Ventus: An Overset Adaptive Cartesian Simulation Framework for Moving Boundary Problems

Abstract

A novel object-oriented solver framework named Ventus is being developed as a simulation capability and technology demonstrator for algorithms and concepts relevant to the aerodynamics of compressible flows. The Ventus framework is a multiple grid, multiple solver paradigm, that supports completely general polyhedral grids that interface with each other through overset grid communication. Automatic hole-cutting and overset grid assembly capabilities are provided to facilitate simulatation of multiple bodies in close proximity, and automatic adaptive Cartesian octree grids are generated to efficiently resolve the off-body region and match the resolution of the near-body grid system.
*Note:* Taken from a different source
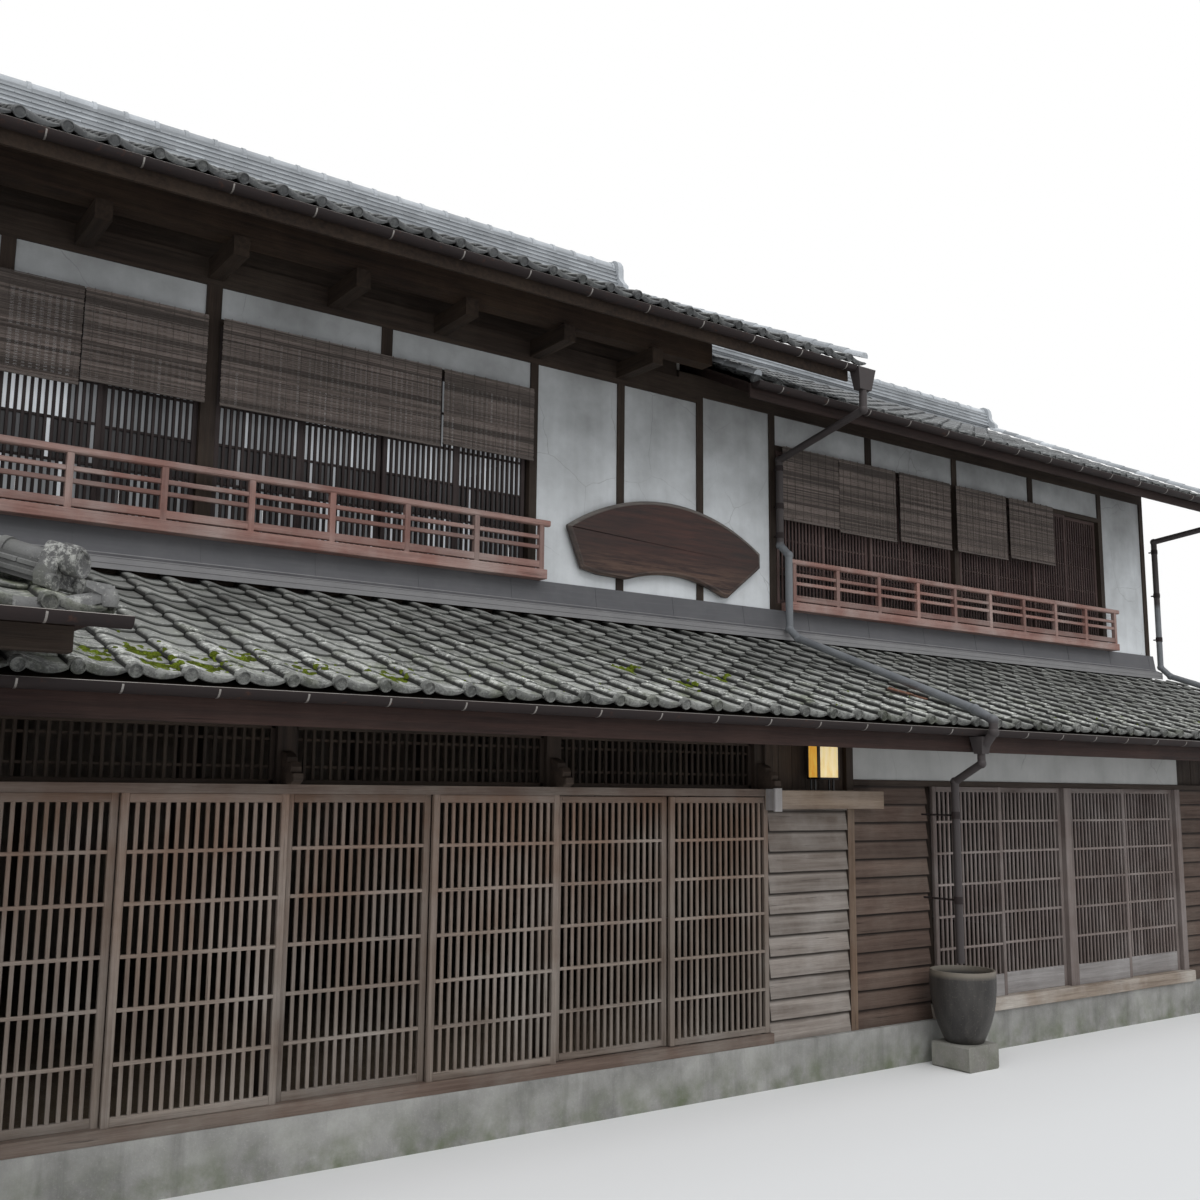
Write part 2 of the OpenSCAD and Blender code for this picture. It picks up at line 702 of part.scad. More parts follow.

Ventus has been developed with three core ideas in mind: (1) Minimalism with respect to the required user input, while providing extreme flexibility with respect to optional user input options; (2) The unique character of each grid type should be respected. Whether the grid is structured, unstructured, or tree-based, the basic grid operations should be overloaded to provide implementations that are heavily optimized for each specific grid type, thus minimizing the memory and CPU requirements; and (3) The desire for a modular and extensible solver framework that will ultimately allow users and developers to implement new solvers and new physical models separately and plug them in using simple API calls. Ventus offers a thoroughly envisaged, polished simulation framework design that seeks to provide a streamlined user experience at the front end, with robust, efficient and powerful numerics at the back end. The high-level organization of the Ventus simulation framework is introduced, and the methodologies of the automatic grid generation as well as the hole-cutting and automatic overset grid assembly approaches are described in detail. A compressible Navier-Stokes solver has been implemented in the Ventus framework, and a series of case studies are presented to verify the numerical order of accuracy, provide solution validation for moving body problems utilizing overset and adaptive Cartesian octree grids, and demonstrate the effectiveness of the grid adaptation procedures for low and high speed flow problems.